Mr Thakral says the move by the banks to avoid cryptocurrencies has impacted his business. "It has caused a little bit of a drop," he says, but he expects the negative impact to be temporary and believes interest in cryptocurrencies among investors is actually growing because of the backlash against them.

“More and more people are becoming aware of cryptocurrencies because of the comments by the government and the RBI,” Mr Thakral says.

Ultimately, he thinks the government will move towards issuing a set of regulations to govern exchanges such as his rather than trying to ban the trading of the currencies.

Reliance Jio, a telecom company, which is part of the billionaire Mukesh Ambani's Reliance Industries conglomerate, is reportedly planning to create its own cryptocurrency to capitalise on the trend, according to Mint, an Indian business daily.

“With Reliance Jio planning to launch their own coin, I assume very soon we can expect regulations around such tokens,” says Mr Pandya. “India has always taken wait and watch stance for regulations around new technologies.”

With countries including Singapore coming up with their own guidelines and framework around virtual currencies, he says he expects the RBI to eventually follow suit.

The Indian government's demonetisation move – in which it suddenly banned the two highest value banknotes in November 2016 – has played a significant role in the rise of cryptocurrencies in India, with people prompted to look for alternatives to cash. There have been some allegations that this has led to black money flowing into virtual currencies.

Prime minister Narendra Modi is eager for India to move towards a more transparent digital economy.
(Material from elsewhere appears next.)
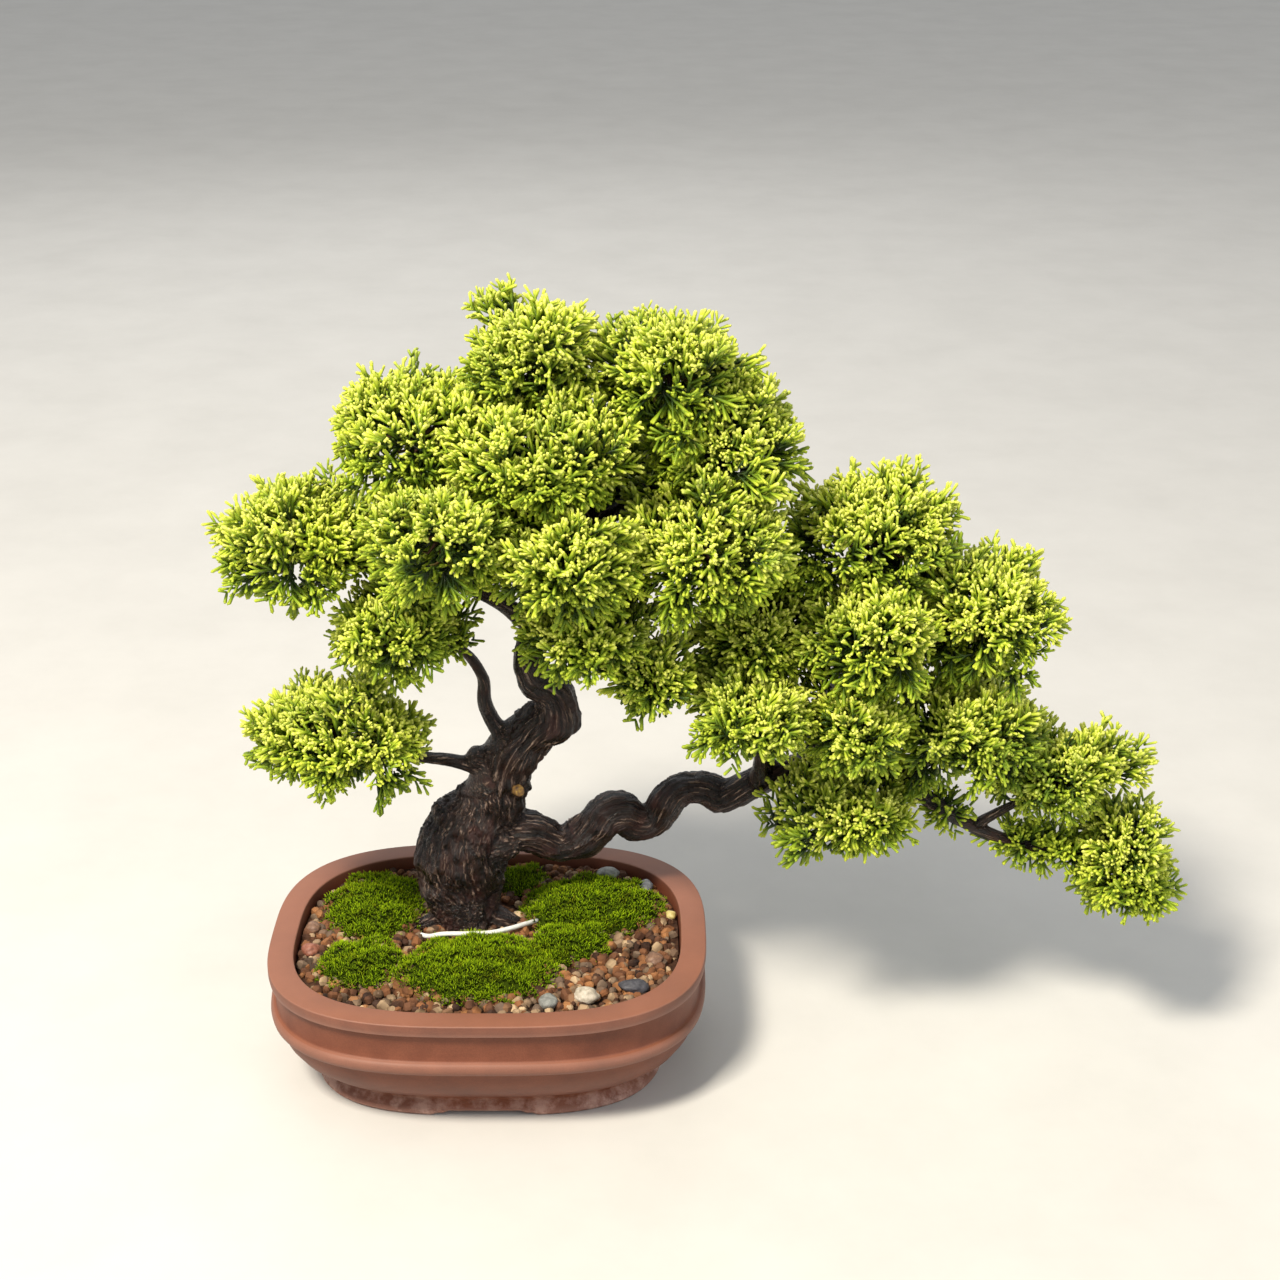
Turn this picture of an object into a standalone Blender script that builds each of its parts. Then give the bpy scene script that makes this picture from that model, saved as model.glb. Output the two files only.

Ironically, while the government is wary of cryptocurrencies, its broader policies have helped boost demand for them.

Some businesses in the country are starting to accept bitcoin, in some restaurants, for example, as cash liquidity has reduced following demonetisation.

"In India, the culture towards digital money has been pushed by the government itself and cryptocurrencies are another form of digital money," says Arjun Chakraborti, the president of TrakInvest, a virtual equity stock platform headquartered in Singapore and with operations in India, which last month launched its own cryptocurrency.

He says that India forms one of the biggest portions of the company's business and this interest is being driven by "the new millennial" who is attracted to these currencies.

“Millennials in Asia want opportunities to earn money, they do speculate and they use technology, and these are all the factors that have driven the adoption.”

Mr Chakraborti says individuals, however, need to be made aware of the risks and understand "socially responsible trading" and that, globally, the market needs to be "pushed in a mature direction … otherwise it becomes a one-time frenzy, people will lose their money and the bubble will burst".

But Mr Thakral believes virtual currencies are here to stay.

“In spite of the government and RBI saying “don't invest”, people are attracted to cryptocurrencies and the technology behind them,” he says.

"Cryptocurrencies are not going to go anywhere.”